Natalia Shaybel ist froh, eine Arbeitsstelle zu haben. „Die Leute kommen her und sagen mir, welches Problem sie haben: Die meisten brauchen Hilfe bei Ämtern, Anmeldung oder Abmeldung bei Umzug oder Terminen beim Arzt oder im Krankenhaus“, erzählt die 43-Jährige und ergänzt: „Ich kann nur bei einfachen Fragen übersetzen, ich bin Sprachmittlerin und keine Dolmetscherin.“
Wobei Natalia Shaybel auf manchen Gebieten mit Fachvokabular in ihrer Muttersprache aufwarten könnte. Die studierte Tierärztin kam vor vier Jahren aus dem sibirischen Omsk nach Bremen. Als sogenannte Spätaussiedlerin, Russin deutscher Abstammung, erhielt sie die deutsche Staatsangehörigkeit. Nach einer Phase der Arbeitslosigkeit ist sie seit knapp einem Jahr bei Bras angestellt. Der Verein ist einer der größten Träger für die Beschäftigung von Langzeitarbeitslosen in Bremen. Ebenso wie ihre Schwester Tatiana und ihr Mann, der ukrainische Bauingenieur Alexander Golovchenko, ist Natalia Shaybel als Sprach- und Integrationsmittlerin, sogenannte Sprinter, am Standort Vegesack befristet tätig.
Wie berichtet, haben im Land Bremen 150.000 Menschen keinen deutschen Pass und 246.000 Menschen eine Einwanderungsgeschichte. Das entspricht rund 37 Prozent der Bevölkerung – der höchste Wert unter allen Bundesländern.
„Derzeit sind bei uns 125 Sprinter sozialversicherungspflichtig beschäftigt“, berichtet Jürgen Stanek, Betriebsleiter an zwei von sieben Standorten, die aus der Zentrale in Vegesack geleitet werden.
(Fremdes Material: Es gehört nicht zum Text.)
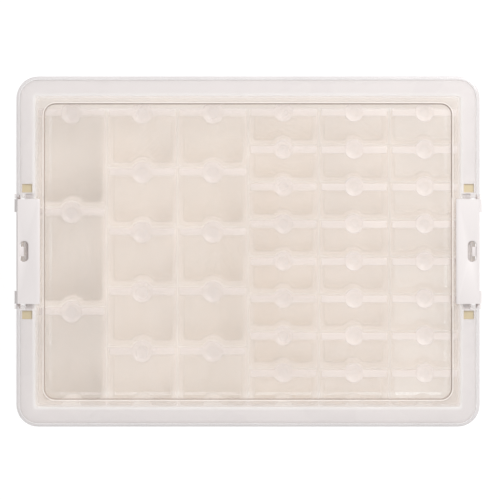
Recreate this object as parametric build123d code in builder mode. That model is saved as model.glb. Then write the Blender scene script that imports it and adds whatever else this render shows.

Die Sprachmittler übersetzen in insgesamt 21 Sprachen. Am meisten nachgefragt seien Russisch, Ukrainisch, Arabisch und Kurdisch – etwa 60 bis 65 Prozent. „Die Grenzen unserer Sprache sind die Grenzen unserer Welt. Wir hoffen, diese durch die Sprachmittler aufweichen zu können“, sagt Stanek. Der Verein will die Integration unterstützen, dazu gehört der erleichterte Zugang zu scheinbar selbstverständlichen Dingen wie Gesundheitsversorgung.
Seit sieben Jahren besteht das Sprinter-Projekt, dabei ist der Bedarf laut Stanek stetig gestiegen: 70.000 Übersetzungen seien im vergangenen Jahr geleistet worden, 50.000 bereits 2023 – und Jürgen Stanek geht davon aus, dass die 100.000er-Marke in diesem Jahr noch geknackt wird. „Wir könnten locker 200 Menschen mehr einstellen und dann wär‘s immer noch nicht genug“, sagt er. Am Standort Mitte in der Pelzerstraße arbeiten nur Sprachmittler für Ukrainisch und Russisch. In den vergangenen zwei Monaten hat der Verein 20 neue Übersetzer mit diesem Profil eingestellt, insgesamt sind es 30.
Am häufigsten werden die Sprinter von Übergangswohnheimen angefordert, die häufigsten Einsatzorte seien Arztpraxen und Krankenhäuser, gefolgt vom Jobcenter, Kitas und Schulen sowie Polizei und Beratungsstellen. Die Menschen, die die Übersetzungsleistungen nutzen, brauchten oftmals psychologische Betreuung aufgrund von auf der Flucht erlittenen Traumata, erzählt Stanek. Bras hat eine pädagogische Erstberatung, verweist aber meist an Spezialisten wie die Innere Mission oder Via, ein Angebot, das sich explizit an Frauen richtet.
Für alle Zugewanderten, die seit mindestens zwei Jahren Bürgergeld beziehen und Sprachkenntnisse auf dem Niveau B2 haben, bietet Bras die Ausbildung zum Sprachmittler an.
Die Übersetzungsleistung ist für alle kostenfrei. Das Projekt wird über die Sozialsenatorin, den Europäischen Sozialfonds (ESF) und das Jobcenter Bremen kofinanziert. Laut Stanek gibt es weitere Träger in Bremen, wie etwa Performa und Refugio, die ähnliche Übersetzungsleistungen anbieten – allerdings auf Honorarbasis.
Stanek würde es begrüßen, wenn die Tätigkeit der Übersetzer als Beruf anerkannt wäre. Dies würde helfen, Mitarbeiter zu gewinnen. Um den Fortbestand des Angebots zu sichern, sei es wünschenswert, wenn sich das Gesundheitsressort künftig an den Kosten beteiligen würde.